Les autorités ougandaises ont récemment demandé à Kinshasa l’autorisation de renforcer leur contingent UPDF dans le parc de la Garamba afin de procéder au nettoyage de nouvelles poches LRA mais Kabila traînerait les pieds pour répondre favorablement à la requête de Kampala. Le régime de Museveni, qui se débat actuellement afin de remporter les élections de 2011, a toutes les raisons de s’en prendre au président congolais qui devient de plus en plus insaisissable en prenant ses distances avec Kampala pour d’autres capitales comme Kigali, Khartoum, Bujumbura, Brazzaville et récemment Luanda.

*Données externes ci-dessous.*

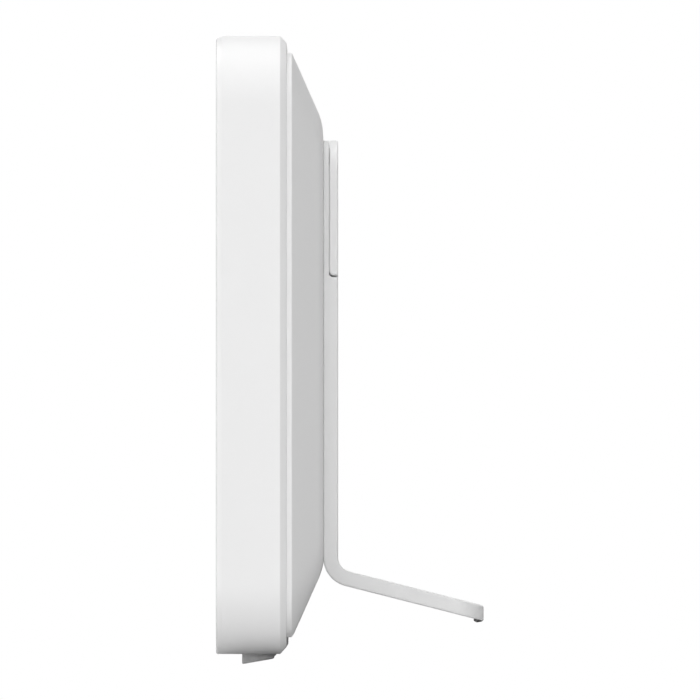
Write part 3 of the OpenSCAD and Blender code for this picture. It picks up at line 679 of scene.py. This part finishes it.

La politique étant l’art du moins pire, nous estimons que le régime de Kinshasa devrait changer de voie et pas seulement de cap car la géopolitique de la région incite à plus de prudence actuellement. En effet, l’un des principes essentiels de la stratégie politique est, avant toute décision, d’apprécier, de prévoir et d’anticiper les réactions de l’adversaire afin de s’assurer que les coûts qu’il est en mesure de nous faire payer seront moindres que les bénéfices que nous pouvons raisonnablement escompter. Malheureusement les autorités congolaises, à tous les échelons, vous donnent l’impression de tout connaître d’avance, ce qui nous semble peu responsable car comme, l’a si bien dit l’artiste-peintre Pablo Picasso :" Si l’on sait exactement ce qu’on va faire, à quoi bon le faire ?".